The latter half of 2023 may be remembered by many people for laying bare some of mankind’s worst impulses, whether this might be an ability to tolerate or even support an unjust war, or an unwillingness to resolve the climate crisis.

Yet despite concerns that artificial intelligence could take away our jobs, poor air quality could harm our health or that a cost of living crisis is exposing the extent of our vulnerabilities, Indonesians seem to be consumed by the thought of not repeating the mistakes of the 2019 elections.

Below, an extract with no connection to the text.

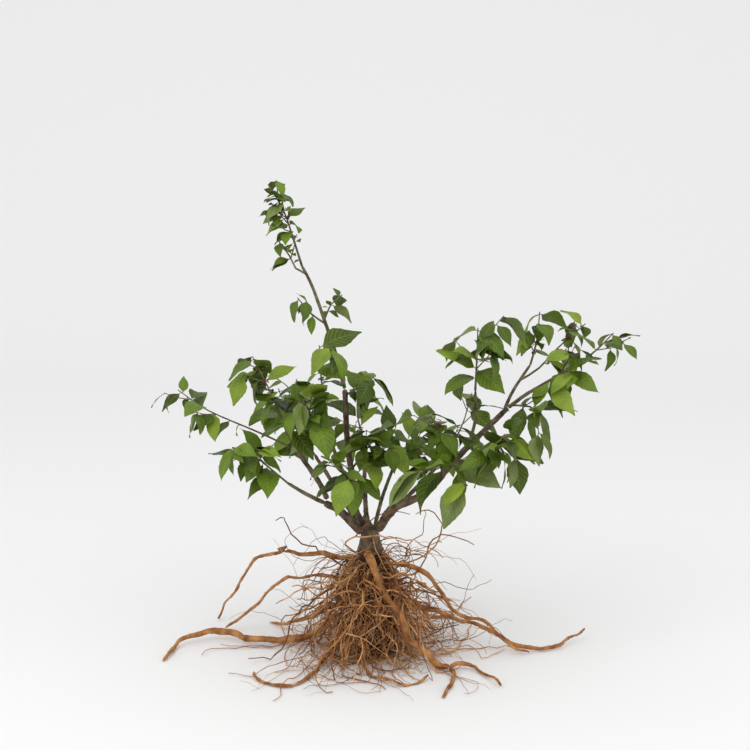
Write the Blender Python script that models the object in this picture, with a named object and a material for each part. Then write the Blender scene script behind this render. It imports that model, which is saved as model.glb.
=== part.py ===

Indonesians of all stripes are gearing up for the 2024 general election, slated to be the world’s biggest simultaneous elections on a single day. And while the ghosts of sectarian politics and political polarization seem to be fading, fresh concerns over dynastic politics and institutional drift are already casting a long shadow over the integrity of the coming polls.

Naditya Fitriani Hasanah, a 29-year-old office worker from Bogor, West Java, is relishing the fact that so far, this election year is seeing much less squabbling among candidate supporters compared to the 2019 presidential election, whether online or offline.

“I remember in 2019, there were a lot more hostile political narratives peddled by supporters of the presidential candidates, such as kampret [bats] and kecebong [tadpoles]," she told The Jakarta Post on Friday, referring to two terms supporters used in a derogatory manner that year.

The last election saw a bitter contest between long-time rivals President Joko "Jokowi" Widodo and Gerindra Party chairman Prabowo Subianto, with the latter openly courting the support of Islamic conservatives and hard-line groups and echoing their interests.

The mudslinging between the two candidates’ supporters was marked by hostility, sectarianism, bigotry and racism, including the use of kecebong for Jokowi supporters and kampret for Prabowo supporters.